Anyway, tent drama aside, today was a great day hiking. I had cruiser trail most of the day and have found a lovely spot to camp for the night out of the wind.
Tomorrow I’ll hike into Silver City! Yay!
April 14 CDT mile 161 Silver City
Last night was not nearly as cold as the night before so I actually got a good night of sleep. I packed up and walked 6 miles down a small canyon that opened up as I dropped in elevation. Huge granite rock formations lined the canyon and I realized that the desert here is a body and mind connection: the landscape is the body and the light is the mind. Morning light makes the rocks speak. As the sun gets higher and the canyon floor is exposed the junipers change color and their fragrance is a bit muted. The cows stand behind me as I fill my water bottle from their trough.
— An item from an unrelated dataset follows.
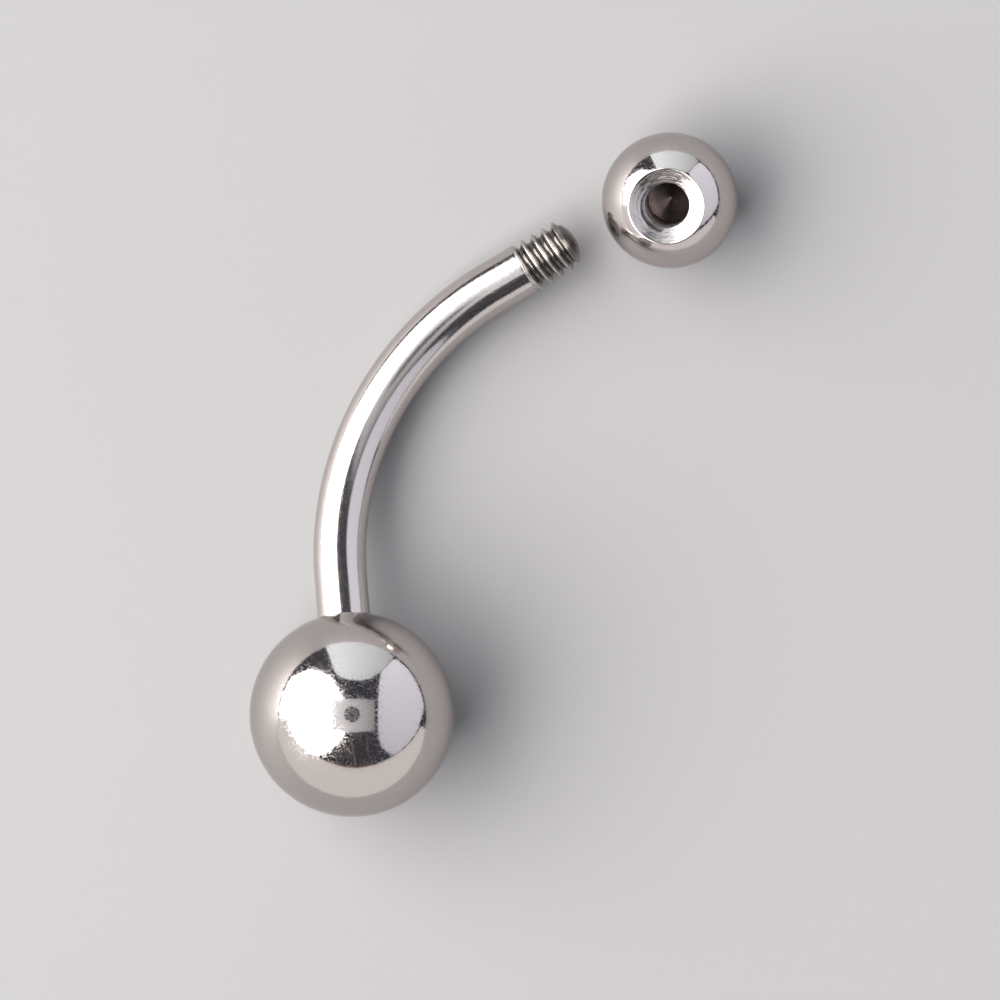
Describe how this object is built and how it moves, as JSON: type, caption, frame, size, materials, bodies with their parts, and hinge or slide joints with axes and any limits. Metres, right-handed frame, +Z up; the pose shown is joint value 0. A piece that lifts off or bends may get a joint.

I got to the highway and prepared myself for the 13 mile road walk into town. I started walking and soon realized that this road walk sucks. Big time. Just as I was thinking this a truck pulled over and a young woman asked me if I needed a ride. I jumped in and Mary Jane drove me town. We chatted about how nice it is to live in the mountains and she told me how she usually picks up hikers on her way to work. I thanked her as she dropped me off at Denny’s.
After inhaling an omelet, I texted Boomer and I met him over at McDonalds. Soon OB walked in, he got a ride to town too. Looks like most of us are going to take a zero day (zero miles hiked) and head out on Tuesday, hopefully, if I get my tent.
The next stretch is an alternate that follows the Gila River. The river has been pretty high this spring but it is dropping steadily and should be safe for us when we pass through. We’ll cross the river around 200 times, so it’s important that it is low enough.
It looks like pizza delivery for dinner tonight and a good sleep. Tomorrow I’ll pick up a few things at the outfitter here and camp at the RV park here in town. Feels good to relax after this challenging week.